Lo and behold, another month passed and marked my fifth month on the job.
It seems like I learn more about my psyche all the way through June as my counselor asked me to keep track of positive things I learn at work–I know, took me barely three days to fail the daily task, but I guess you can’t really push what’s not there. I still attempt to note them, if any. I wish I do not miss the point of appreciating the experience while I am in it.
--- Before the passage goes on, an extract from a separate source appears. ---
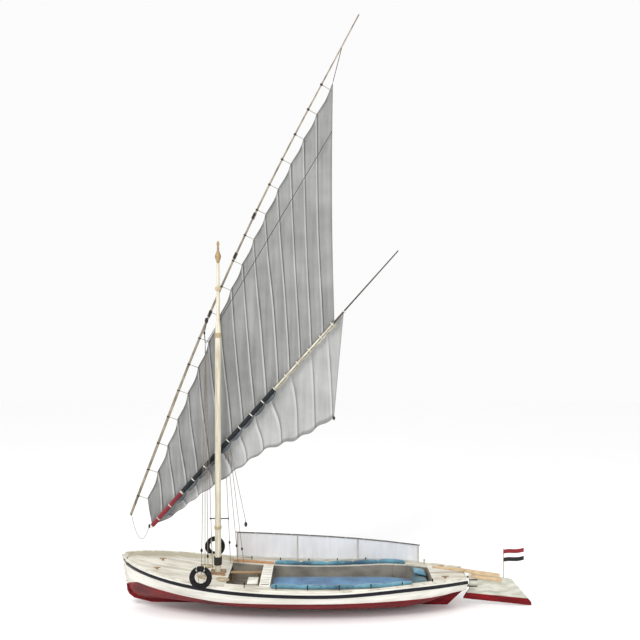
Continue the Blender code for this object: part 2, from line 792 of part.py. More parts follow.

Another thing was, as much as June crushed my already torn spirit like no other, right now I can’t seem to recall how stressful it was because of the six-day holiday on the last week I had. Despite not being able to fully take my mind off of work (bloody last-minute requests; typical, yet still unjustifiable), I reckon not having to sit behind my desk sort of helps. Furthermore, I finally got a chance to meet up with my mates. Some of them I haven’t seen in months, some weeks, another in years. And I have never been more delighted to just spend time with them catching up and just chatting away about anything. I felt that not only that having company you wanted to be with somehow may increase your endorphin levels, but also that it makes you feel grateful that they are exactly where and when you need them to be. I am glad that I am still allowed having good friendship in my life.
The holiday also allowed me to take my family on a lunch out, which has not happened in almost a year. In that ridiculously petty moment, I was a tad happy for the advance extra I got that month. Funny because I never had much of a thrill in spending a huge amount of money for myself (hard to believe, eh?), especially in full knowledge of the situation we are in, but I was quite content with how my brothers seem to enjoy the day.
Most of all, I truly appreciate the time alone I got to spend just lounging around at home, sleeping in, reading and thinking. I was so thrilled that I could spend my day re-reading Harry Potter and the Prisoner of Azkaban (my favorite) as a tiny tribute for the twenty-year anniversary since the book was published.
Other than that, June was fun because I got to do a bit of editing on the side. It has been so long, but I was quite elated to find I wasn’t as rusty as I expected I would be. I wholeheartedly wish that an opportunity will rise in this line of work by late November this year.
Either it really was the fun times outweighing the whimsical workdays, or I basically have a blasted memory of a chicken considering the memory of the holidays was still fresh in my mind, I guess I learned two things: (1) holidays are so important I should never overwork myself even though I manage to find a job I dislike less in the future, (2) maybe it is true that humans have the ability to replace the bad memories with the good, no matter how short or seldom it happens. After the holidays are over, I still dread timing in for work the next morning, but at the same time, I did not feel it was as burdensome as it used to be. I still realize how it was always hard to be constantly told you’re not good enough for five days a week, and people expect you to get over it in two days and start again. I still think adulthood sucks you to the bone and I still can’t get used to this pretentious, fake-it-’til-you-make-it shit that is required of you to survive adulthood. And yes, I still would rather be taken in my sleep to stop everything that’s happening in my life because I am just selfish that way. But the holiday high makes my mood better than it has ever been, much like, “Yeah, shit’s gonna happen, it always does. But hey, whatever. I’m feelin’ good and ain’t nothin’ can bring me down. Life, stop being a bitch ’cause I ain’t give a damn thing ’bout you.” I had no idea I have that much audacity in me, but it was great.
That being said, July has only started for a week, and suddenly I have to worry about August. More about this on next month’s recap.
For the time being, I wish this holiday high will last at least for another ten days.